Monday, June 15, 2009

A Graduation Ceremony

By the time June rolls around, teachers at my school sort of look and act like zombies. We stumble around with vacant stares from sunken eyes. We talk to each other about our students in the same distant, haunted way that Vietnam vets might discuss the Tet Offensive. Even our collective sense of fashion and grooming habits have deteriorated noticeably.* This morning, however, we all bore witness to a ceremony that - if only momentarily - shook us from our cranky cynicism and restored proud smiles to our weary faces.

Every spring, our school's community gathers in the auditorium for the "Fifth Grade Moving-On Ceremony." It is an event for which girls appear in beautiful new dresses, with freshly manicured nails and intricately constructed hairstyles. The boys, on the other hand, can reliably be counted on to wander the hallways like stray dogs in the minutes before the ceremony in grotesquely oversized hand-me-down dress shirts, begging the nearest older passerby to tie their necktie for them. I was looking forward to the assembly, if for no reason other than it would allow me a break from what had become a mind-numbingly monotonous daily routine in our classroom.**

The auditorium was bustling with the graduating students' families when I arrived with my class, but all talking ceased when the fifth-graders began walking down the aisles toward the stage to "Pomp and Circumstance." They each looked supremely confident and mature, and I couldn't help but marvel at how long it seemed since so many of them were in my classroom last year. Ayana, one of my former students, led off the event with an astonishing a capella rendition of the National Anthem - no less impressive and unexpected than Napoleon Dynamite's dance - that earned a standing ovation.

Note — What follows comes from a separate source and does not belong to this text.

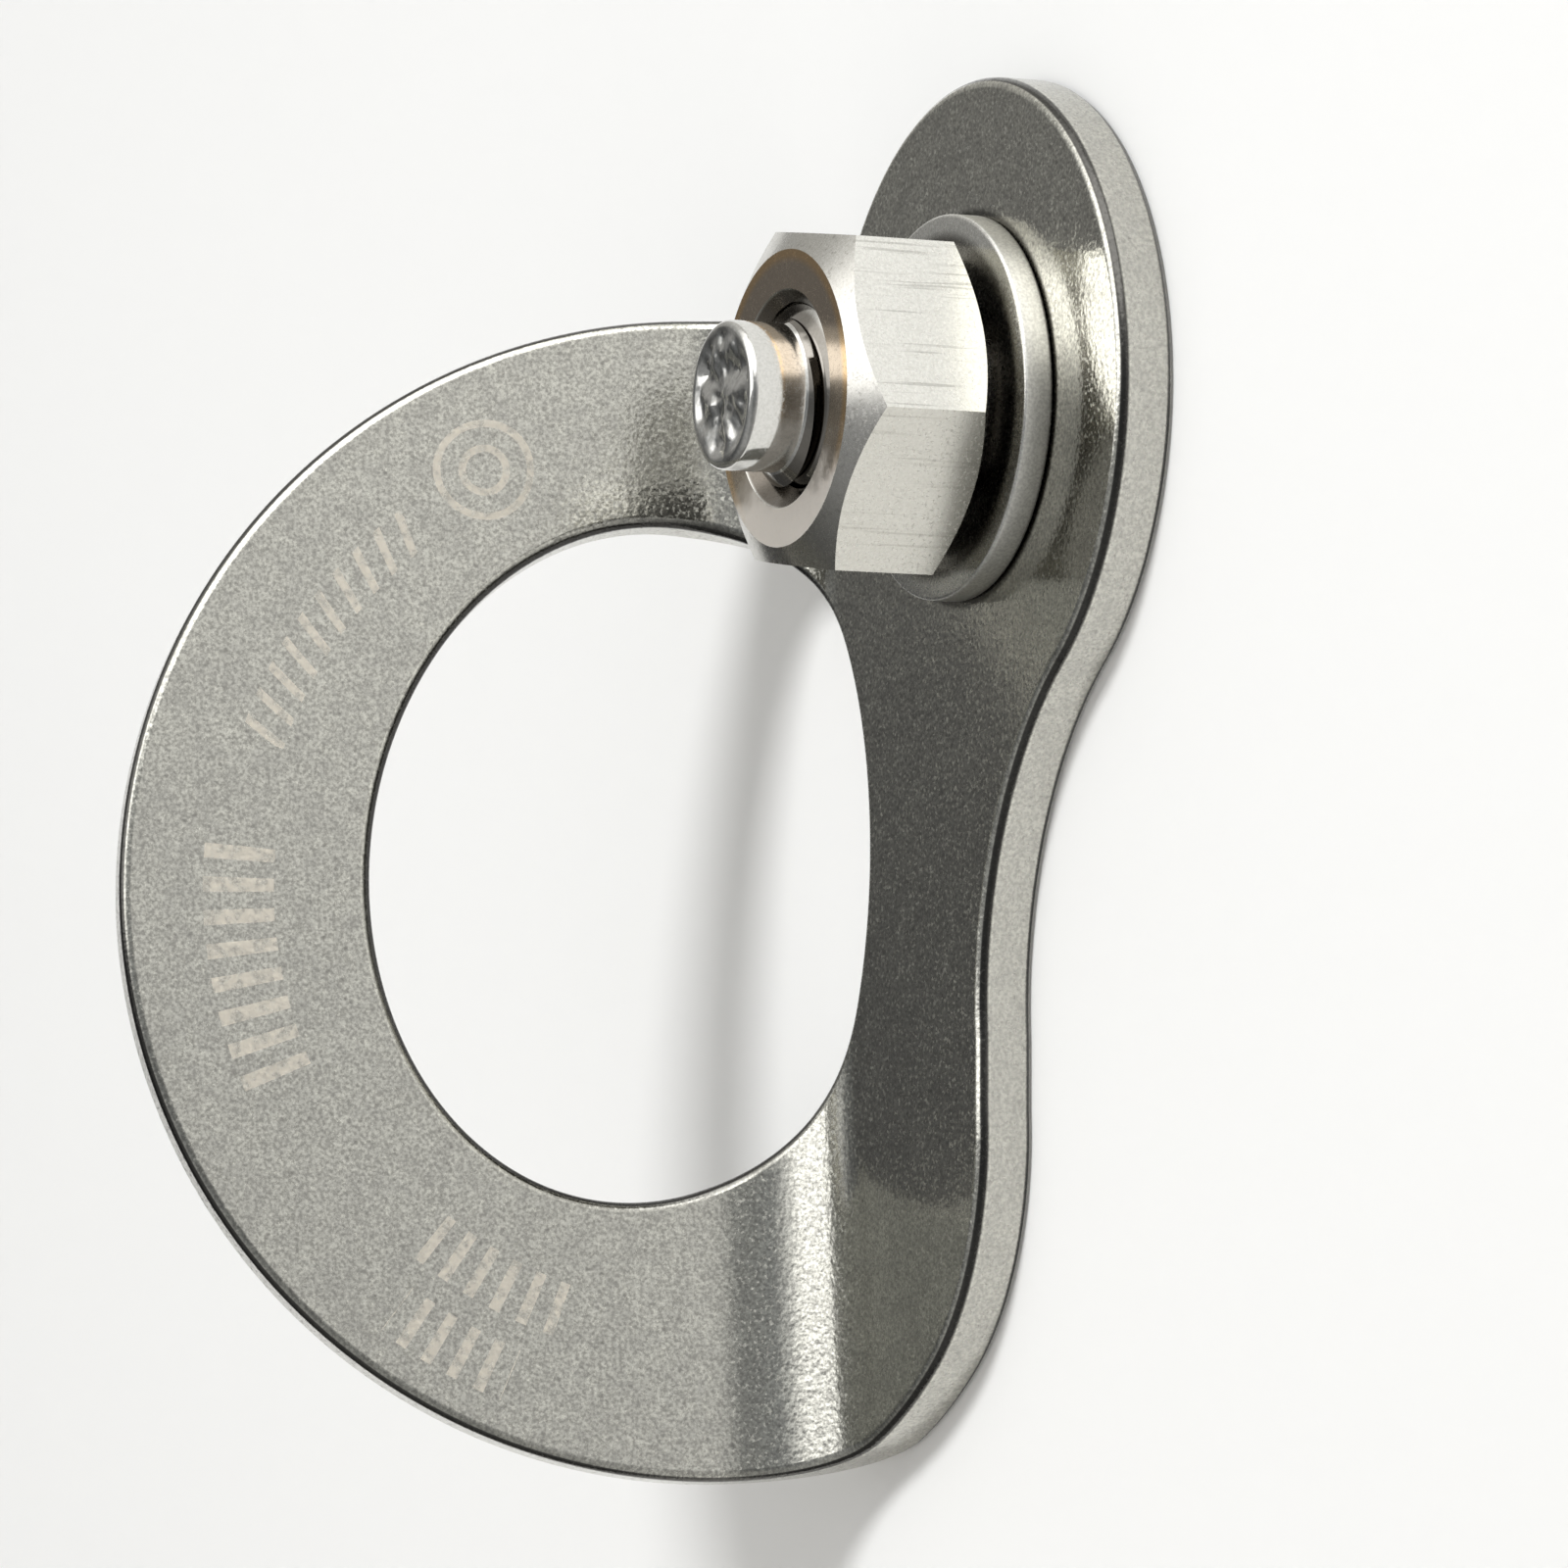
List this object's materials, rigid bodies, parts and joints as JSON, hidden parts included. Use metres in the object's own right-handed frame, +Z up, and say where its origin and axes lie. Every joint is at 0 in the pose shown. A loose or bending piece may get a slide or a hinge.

After a few students had taken turns reading poems they had written for the occasion, the principal took the stage to call students by name to receive their elementary school diplomas. I rarely cry*** but it definitely got a little dusty in that auditorium as those names were read. It was one of those transcendent scenes of personal elation and professional fulfillment that I suspect not every job affords, and it reminded me of why I got myself into this business in the first place.

*Seriously, I have a beard right now, and you do NOT want to see any photos of it. It looks like I have mange.
**Once standardized testing ends in early June, teachers in my district are encouraged to find creative and ostensibly instructive ways to fill eight school days. All we really do on these days is alternate between watching a movie in class and taking an extended recess. I recently ran out of suitable movies from my personal collection to show the kids, and had to ask the students to bring their own movies to school. This was not a good idea. "Dead or Alive," which Ezekiel unpacked this morning, stands out as the most inappropriate of them all. I managed to track down its cover to share with you, and I suspect that you will be just as shocked as I was to learn that this movie is not, in fact, a porn.
***My sister would dispute this, having seen me cry upon viewing the wedding scenes of both Uncle Jesse and Aunt Becky in Full House AND Zack and Kelly in Saved by the Bell, but that's clearly irrelevant. Anyone with a functioning heart would weep buckets at the montages in those episodes. But I digress.